Ben at applied science youtube said "And like every good idea I seem to have , I look it up and someone just patented it"
PlainName:
--- Quote ---waking up at 3:00AM with an awesome idea only to find some one just created it within the last few years
--- End quote ---
Been there, done that. Had a brilliant idea (non-electronic), ran up prototypes (actually, cooked them), grabbed the appropriate really clever domain names, etc. Tried it out on friends who were mostly positive, then found out it'd already been an ongoing Thing for some while and I just wasn't in the right demographic to come across it before.

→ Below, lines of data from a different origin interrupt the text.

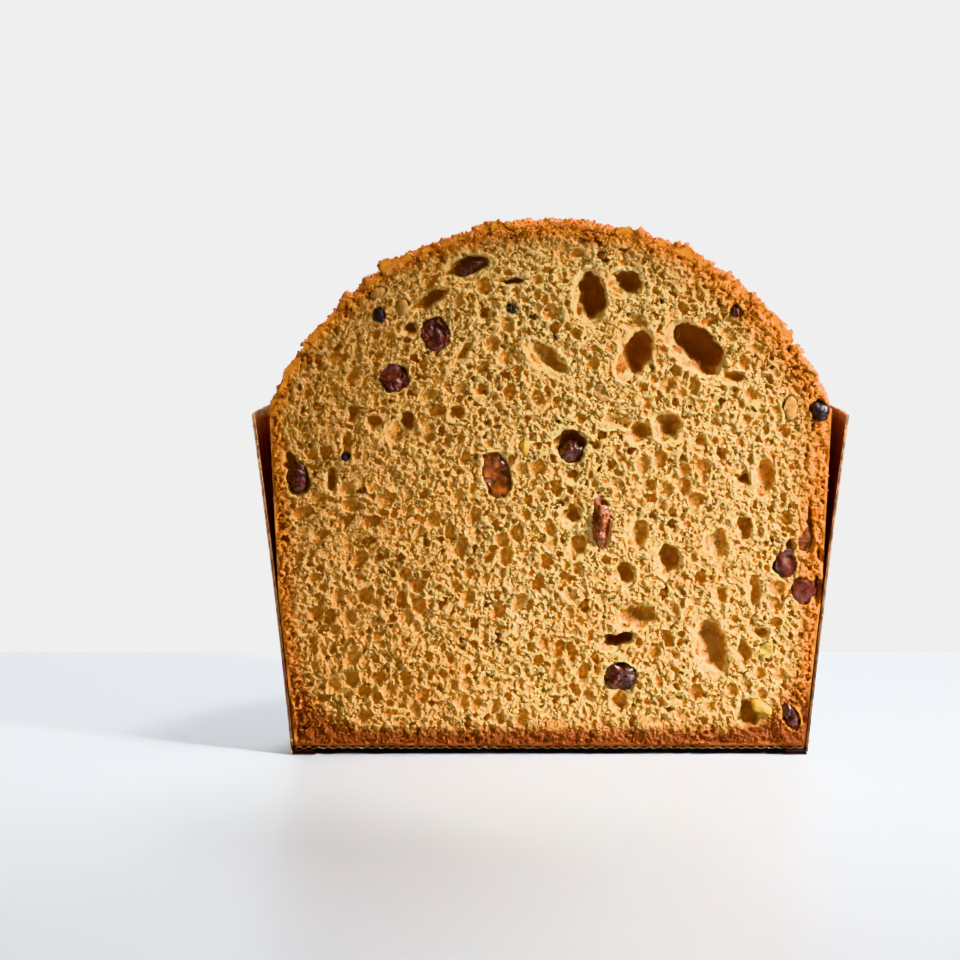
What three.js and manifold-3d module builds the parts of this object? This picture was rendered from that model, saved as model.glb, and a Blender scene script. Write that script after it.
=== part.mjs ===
// Half of a tall panettone, cut down the middle and standing in its baked-on paper case.
// Units are millimetres and +Z is up. The cut face looks along -Y. The origin is at the
// middle of the bounding box's underside.
// The loaf is one solid: a tapered side, a spherical dome with a cracked sugar crust, and
// a cut face with the larger air holes. Fruit and nuts that the knife met are solids of
// their own, each in a pocket of the crumb.
import * as THREE from "three";
import { mergeVertices } from "three/addons/utils/BufferGeometryUtils.js";
import Module from "manifold-3d";

const wasm = await Module();
wasm.setup();

// Paper case of a 1 kg loaf: 170 mm across the foot, flared by the cut to 195 mm at the rim
const CASE_FOOT_RADIUS = 85;
const CASE_HEIGHT = 113.5;
const CASE_FLARE = 0.09; // mm outwards for each mm up
const CASE_FLARE_GROWTH = 0.00016; // more flare towards the rim, for each mm squared
const CASE_WALL = 1.0;
const CASE_FLOOR_UNDERSIDE = 1.9; // the floor disc stands on the folded foot
const CASE_FLOOR_THICKNESS = 0.8;
const CASE_FOOT_WIDTH = 8;
const CASE_SEGMENTS = 72; // round the full circle
const CASE_WALL_STEPS = 6;
const TOUCH_GAP = 0.35; // between solids that touch on the real loaf

// Loaf
const DOME_RADIUS = 98.4;
const DOME_CENTRE_HEIGHT = 76.2;
const SHOULDER_HEIGHT = 113;
const SIDE_RADIUS_LOW = 86.6; // the free side's line, where the case doesn't hold it in
const SIDE_TAPER = 0.042;
const FOOT_ROUNDING = 3.5;
const LOAF_BOTTOM = CASE_FLOOR_UNDERSIDE + CASE_FLOOR_THICKNESS + TOUCH_GAP;

// Cracked crust on the dome
const CRUST_STEP = 4.2; // spacing of the dome's mesh
const PLATE_SIZE = 15;
const PLATE_RELIEF = 2.8;
const CRACK_WIDTH = 4.2;
const GRAIN_SIZE = 6;
const GRAIN_RELIEF = 0.9;
const SIDE_STEP = 9;

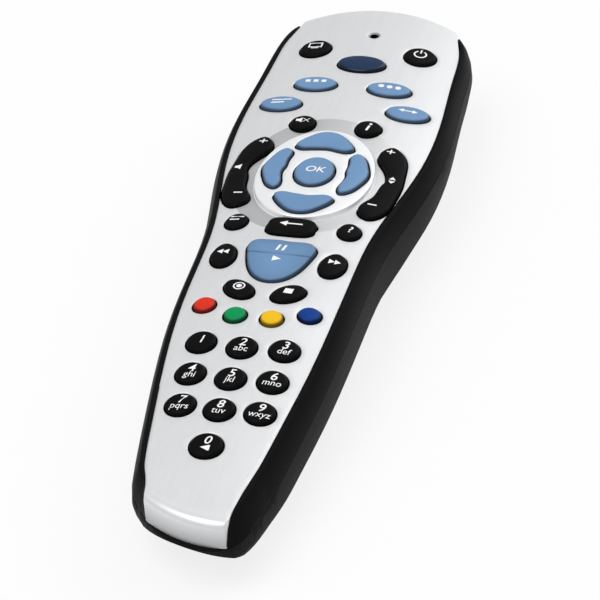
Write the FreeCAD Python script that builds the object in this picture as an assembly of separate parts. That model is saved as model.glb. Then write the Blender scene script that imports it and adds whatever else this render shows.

Also had a great idea to fix a problem a new way using better technology than the practice du jour but made the mistake of discussing the issues with a user/purveyor of the old way. Decided to patent it only to find the git had beat me to it, even though he didn't know anything about the technology (he basically patented every method I'd vaguely mentioned). Still got a patent out of it, though, which suitably impressed my folks (one thing patents are good for).